Italian fashion designer (born 1966)

Giambattista Valli is an Italian fashion designer who has been operating his eponymous fashion brand in Paris since 2004. His collections, both ready to wear and Haute couture, are presented semi-annually during Paris Fashion Week.

==Early life==
Born and raised in Rome, Valli completed studies at a liceo (an Italian secondary school) and then earned a degree in art. In 1987 he began a foundation course in illustration at Central Saint Martins College of Art and Design in London.

==Career==
===Early career===
After stints at Roberto Capucci (1986–1990), Fendi (1990–1995) and Krizia (1995–1996), Valli moved to Paris and worked as creative director for Emanuel Ungaro from 1998 to 2004. Ungaro credited Valli with revitalizing the house, and named him as his successor when he retired in 2004. Shortly after, the Ferragamo family, which owned Ungaro, dismissed him during an internal struggle.

===Giambattista Valli===
Valli launched his eponymous brand in 2004, heralding his first ready-to-wear show in Paris in 2005 where he had moved from Italy. Valli shows both ready-to-wear and haute couture collections semiannually in Paris. Valli is one of the few non-French designers granted membership into the historic Chambre Syndicate de la Haute Couture. He showed his first couture collection in July 2011.

Since 2005, Giambattista Valli has collaborated with MAC Cosmetics. For the production and distribution of its ready-to-wear collection, the brand entered into licensing agreements with Gilmar (2004–2009) and Mariella Burani Fashion Group (2009–2010) By 2012, Valli's ready-to-wear, couture and collaborations generated an estimated $80 million in sales annually. With the expiration of a contract with Italian fur-maker Ciwifurs for the brand’s own fur coats and jackets, Valli brought all production and distribution in-house in 2017.

Since 2014, the Giambattista Valli headquarters have been located in a historic building on Rue Boissy d'Anglas in the 8th arrondissement of Paris, designed by Luigi Scialanga, which also houses the brand's main store. The brand has flagship stores in Paris, London, Milan, Saint Tropez, Doha, Seoul and Beijing, and the brand's international distribution includes more than 245 selling points.

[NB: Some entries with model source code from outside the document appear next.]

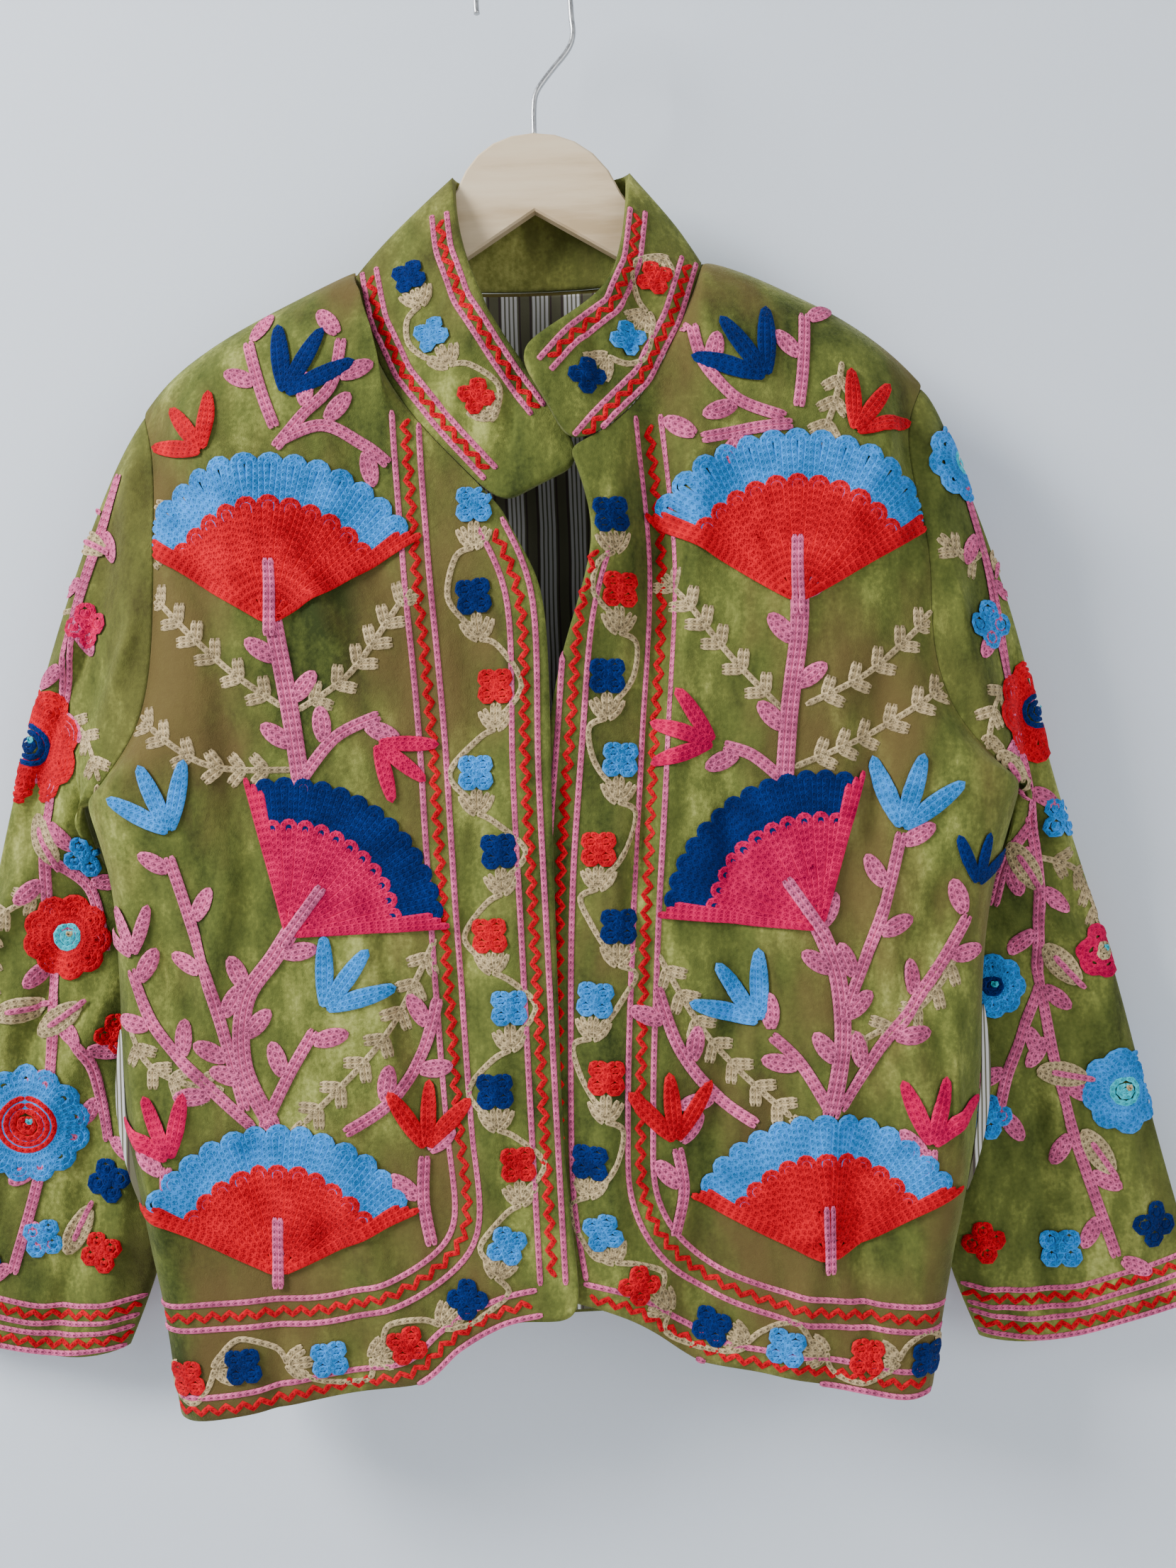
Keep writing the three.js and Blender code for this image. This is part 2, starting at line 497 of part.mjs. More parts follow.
outline.quadraticCurveTo(...mark.leftShoulder, ...mark.leftNeck);
outline.bezierCurveTo(...mark.leftArch, ...mark.leftCrown, ...mark.crown);
outline.bezierCurveTo(...mark.rightCrown, ...mark.rightArch, ...mark.rightNeck);
outline.quadraticCurveTo(...mark.rightShoulder, ...rightArm[0]);
for (const place of rightArm) outline.lineTo(...place);
outline.lineTo(...rightTip.top);
outline.quadraticCurveTo(...rightTip.corner, ...rightTip.under);
outline.quadraticCurveTo(...mark.rightBelly, ...mark.rightHaunch);
outline.lineTo(...mark.notch);
const board = new THREE.ExtrudeGeometry(outline, {
  depth: BOARD - 2 * BOARD_BEVEL, bevelEnabled: true, bevelThickness: BOARD_BEVEL, bevelSize: BOARD_BEVEL,
  bevelOffset: -BOARD_BEVEL, bevelSegments: 1, curveSegments: 5,
});
board.rotateX(Math.PI / 2);
addMesh('hanger_wood', board, birch).position.y = BOARD_Y - BOARD_BEVEL;

// The wire hook: a cranked stem that stands on the board, and a bow round the origin
const WIRE_RADIUS = 2;
const WIRE_SIDES = 8;
const WIRE_STEPS = 40;
const BOW_RADIUS = 29;         // to the wire's middle
const BOW_STEPS = 12;
const BOW_TURN = Math.PI * 1.06;
const BOARD_MIDDLE_Y = BOARD_Y - BOARD / 2;
const STEM = [[4, mark.crown[1] + SEAM_GAP], [4.5, -90], [6, -82], [16, -68.5], [27, -55.5], [30, -47], [29.2, -36]];
const wirePath = STEM.map(([x, z]) => point(x, BOARD_MIDDLE_Y, z));
for (let i = 0; i <= BOW_STEPS; i += 1) {
  const turn = (BOW_TURN * i) / BOW_STEPS;
  const rise = BOW_RADIUS * Math.sin(turn);
  wirePath.push(point(BOW_RADIUS * Math.cos(turn), BOARD_MIDDLE_Y, WIRE_RADIUS - BOW_RADIUS + rise));
}
const section = [];
for (let i = 0; i < WIRE_SIDES; i += 1) {
  const turn = (2 * Math.PI * i) / WIRE_SIDES;
  section.push(new THREE.Vector2(WIRE_RADIUS * Math.cos(turn), WIRE_RADIUS * Math.sin(turn)));
}
const hook = new THREE.ExtrudeGeometry(new THREE.Shape(section), {
  steps: WIRE_STEPS, bevelEnabled: false, extrudePath: new THREE.CatmullRomCurve3(wirePath, false, 'centripetal'),
});
addMesh('hanger_hook', hook, wire);

export default jacket;
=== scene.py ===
import math
import bmesh
import bpy
import numpy as np
from mathutils import Matrix, Vector, noise
from mathutils.bvhtree import BVHTree


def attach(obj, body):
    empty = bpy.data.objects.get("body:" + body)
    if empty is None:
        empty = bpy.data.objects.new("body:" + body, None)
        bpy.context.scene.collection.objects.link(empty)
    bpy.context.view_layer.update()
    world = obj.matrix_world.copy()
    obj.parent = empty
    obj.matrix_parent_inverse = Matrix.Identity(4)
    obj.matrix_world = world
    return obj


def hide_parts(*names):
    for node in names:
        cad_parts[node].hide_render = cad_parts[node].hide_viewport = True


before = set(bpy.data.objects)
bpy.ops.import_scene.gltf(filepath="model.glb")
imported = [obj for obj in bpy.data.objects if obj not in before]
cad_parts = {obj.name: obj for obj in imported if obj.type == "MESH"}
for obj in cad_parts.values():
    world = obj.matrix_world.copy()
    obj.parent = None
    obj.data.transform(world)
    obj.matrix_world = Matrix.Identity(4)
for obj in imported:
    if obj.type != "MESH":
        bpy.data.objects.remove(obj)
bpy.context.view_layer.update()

# The velvet of the jacket: cotton velvet in moss green, mottled light and dark at random, partly its own
# uneven tone and partly painted highlight and painted shade of its nap, with a soft light edge. In patches
# at random it turns brownish.


class Value:
    """A socket of a finish's node tree, with arithmetic on it."""

    def __init__(self, finish, socket):
        self.finish, self.socket = finish, socket

    def _math(self, operation, first, second=0.0):
        return self.finish.node("ShaderNodeMath", {"operation": operation}, {0: first, 1: second})

    def __add__(self, other): return self._math("ADD", self, other)
    def __sub__(self, other): return self._math("SUBTRACT", self, other)
    def __rsub__(self, other): return self._math("SUBTRACT", other, self)
    def __mul__(self, other): return self._math("MULTIPLY", self, other)
    def __gt__(self, other): return self._math("GREATER_THAN", self, other)
    def fraction(self): return self._math("FRACT", self)
    def magnitude(self): return self._math("ABSOLUTE", self)
    def swing(self): return self._math("PINGPONG", self, 0.5)


class Finish:
    """One material: node() adds any node, set() fills a socket of the shader."""

    def __init__(self, name, **constants):
        self.material = bpy.data.materials.new(name)
        self.material.use_nodes = True
        self.tree = self.material.node_tree
        self.shader = self.tree.nodes["Principled BSDF"]
        for socket, value in constants.items():
            self.shader.inputs[socket.replace("_", " ")].default_value = value

    def node(self, kind, settings=None, inputs=None, output=0):
        made = self.tree.nodes.new(kind)
        for key, value in (settings or {}).items():
            if key == "stops":
                ramp = made.color_ramp
                while len(ramp.elements) < len(value):
                    ramp.elements.new(0.5)
                for element, (place, colour) in zip(ramp.elements, value):
                    element.position = place
                    element.color = (*colour, 1)
            else:
                setattr(made, key, value)
        for key, value in (inputs or {}).items():
            if isinstance(value, Value):
                self.tree.links.new(value.socket, made.inputs[key])
            else:
                made.inputs[key].default_value = value
        return Value(self, made.outputs[output])

    def set(self, socket, value):
        self.tree.links.new(value.socket, self.shader.inputs[socket])

    def place(self):
        return self.node("ShaderNodeTexCoord", output="Object")

    def noise(self, scale, detail, stretch=(1, 1, 1), roughness=0.5):
        at = self.node("ShaderNodeMapping", None, {"Vector": self.place(), "Scale": stretch})
        return self.node("ShaderNodeTexNoise", None,
                         {"Vector": at, "Scale": scale, "Detail": detail, "Roughness": roughness})

    def blend(self, share, first, second):
        return self.node("ShaderNodeMix", {"data_type": "RGBA"}, {0: share, 6: first, 7: second}, output=2)

    def spread(self, value, low, high):
        return self.node("ShaderNodeMapRange", {"interpolation_type": "SMOOTHSTEP"},
                         {0: value, 1: low, 2: high})

    def bump(self, height, distance, strength):
        self.set("Normal", self.node("ShaderNodeBump", None, {"Height": height, "Distance": distance,
                                                              "Strength": strength}))


def velvet_finish(name, brown):
    nap = Finish(name, Roughness=0.9, Sheen_Weight=0.35, Sheen_Roughness=0.3,
                 Sheen_Tint=(0.55, 0.56, 0.30, 1), Specular_IOR_Level=0.1)
    cloud = nap.noise(11, 5, (1, 1, 0.5), 0.64)
    streak = nap.noise(52, 4, (1, 1, 0.45), 0.62)
    speck = nap.noise(420, 2)
    mottle_and_painted_light = cloud * 0.52 + streak * 0.36 + speck * 0.12
    # The ramp's dark end is painted shade and its light end is painted highlight, around the velvet's own
    # mid green; noise lays them at random.
    green = nap.node("ShaderNodeValToRGB", {"stops": [
        (0.38, (0.030, 0.041, 0.010)), (0.45, (0.072, 0.090, 0.020)), (0.52, (0.120, 0.141, 0.032)),
        (0.57, (0.205, 0.228, 0.054)), (0.65, (0.440, 0.460, 0.130))]}, {"Fac": mottle_and_painted_light})
    # Brownish patches, laid at random by noise; each finish gives its own share of brown.
    brown_patch = nap.spread(nap.noise(8, 4, (1, 1, 0.45), 0.6), 0.44, 0.62) * brown
    nap.set("Base Color", nap.blend(brown_patch, green, (0.125, 0.083, 0.030, 1)))
    fibre = nap.noise(1500, 2)
    pressed = nap.noise(180, 4)
    nap.bump(fibre * 0.35 + pressed * 0.65, 0.0012, 0.9)
    return nap.material


velvet = velvet_finish("velvet", 0.85)
velvet_dark = velvet_finish("velvet_sleeve", 0.3)

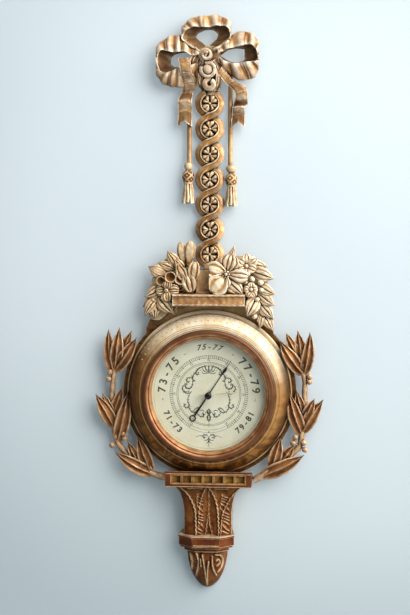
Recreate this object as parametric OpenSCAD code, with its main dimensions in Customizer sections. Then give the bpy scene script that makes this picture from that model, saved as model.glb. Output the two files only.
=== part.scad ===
// Carved and gilded wall barometer with an aneroid movement
// X runs to the right, Z runs up and the front faces -Y. The wall is the plane Y = 0.
// The origin is the centre of the hanging hole. The pieces are laid out from the centre of the dial,
// and a depth is a distance in front of the wall.

/* [Dial and bezel] */
// Radius of the opening in the bezel
sight_r = 85.5; // [80:0.5:92]
// Width of the bezel, from its opening to its outer edge
bezel_w = 13.3; // [12:0.1:16]
// Depth of the dial plate's back
dial_depth = 30; // [29.6:0.1:32]
// Thickness of the dial plate
dial_t = 0.8; // [0.5:0.1:1.2]
// Gap between the dial plate and the glass
glass_gap = 10.2; // [9.5:0.1:14]
// Thickness of the glass
glass_t = 2; // [1.5:0.1:2.5]

/* [Case] */
// Width of the turned case ring's moulding, outside the bezel
ring_w = 26.5; // [20:0.5:34]
// Thickness of the backing board
board_t = 14; // [10:0.5:18]
// How far the backing board shows round the case ring
board_margin = 6; // [3:0.5:9]
// Width of the lintel bar over the case ring
lintel_w = 108; // [90:1:120]
// Height of the lintel bar
lintel_h = 18; // [14:0.5:22]
// Width of the frieze block under the case ring
frieze_w = 130; // [118:1:140]
// Height of the frieze block
frieze_h = 24; // [20:0.5:28]
// Depth of the frieze block in front of the wall
frieze_d = 48; // [44:0.5:54]
// Height of the console between frieze and band
console_h = 78; // [66:1:94]
// Half width of the console's shaft
console_half = 36; // [32:1:42]
// Height of the console band
band_h = 20; // [16:0.5:24]
// Height of the pendant under the band
pendant_h = 64; // [50:1:76]

/* [Neck] */
// Number of roundels in the neck
roundels = 7; // [5:1:9]
// Distance between two roundels
roundel_pitch = 37.3; // [36.4:0.1:42]
// Radius of a roundel's opening
roundel_r = 12.4; // [10.5:0.1:13]
// Width of the interlaced strap
strap_w = 9.6; // [8:0.1:10]
// Height of the neck base over the lintel
neck_base_h = 34; // [28:1:44]

/* [Bow and cords] */
// Thickness of the carved ribbon
ribbon_t = 4; // [3:0.1:5]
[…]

Groupe Artémis took a minority shareholding in the Giambattista Valli brand in 2017, later assuming majority control in 2021. In 2026, Valli reached an agreement to acquire full ownership of the Giambattista Valli brand from Artémis.

===Other brands===
In 2014, Valli launched Giamba, a new, younger sister ready-to-wear line, with a runway show in Milan.

In late 2014, Valli designed a spring collection for 7 for All Mankind.

From 2008 to 2017, Valli was Creative Director of Moncler Gamme Rouge, designing activewear for the brand, with a focus on women’s puffer jackets. Immediately after, the Giambattista Valli brand launched its 2017 activewear capsule collection, including coats, puffer jackets, sweatshirts and track suits.

In 2019, Valli released a capsule collection for men and women with H&M, his first foray into designing menswear.

In 2022, Valli teamed up with Moda Operandi for a line of tableware realized with artisans including Augarten Wien, a Viennese porcelain house founded in 1718.

==Recognition==
Valli is the recipient of a Star Honoree Award from Fashion Group International in 2011 as well as Best Designer of the Year Awards from Elle China in 2013 and from Marie Claire Spain in 2015. In 2025, he was decorated as an Officer of France's Order of Arts and Letters.

==Clients==
Valli designs have been worn by actresses, models, and royalty including Sarah Jessica Parker, Sonam Kapoor, Hilary Swank, Demi Moore, Ariana Grande, Penélope Cruz, Reese Witherspoon, Naomi Campbell, Mary Kate Olsen, Doutzen Kroes, Iman, Queen Rania of Jordan, Sofia Carson Jelena Karleuša, Clotilde Courau, Rihanna, Anya Taylor-Joy, Kendall Jenner and Gwyneth Paltrow. He designed wedding dresses for Jessica Biel (2012), Amal Clooney (2014), and Charlotte Casiraghi (2019).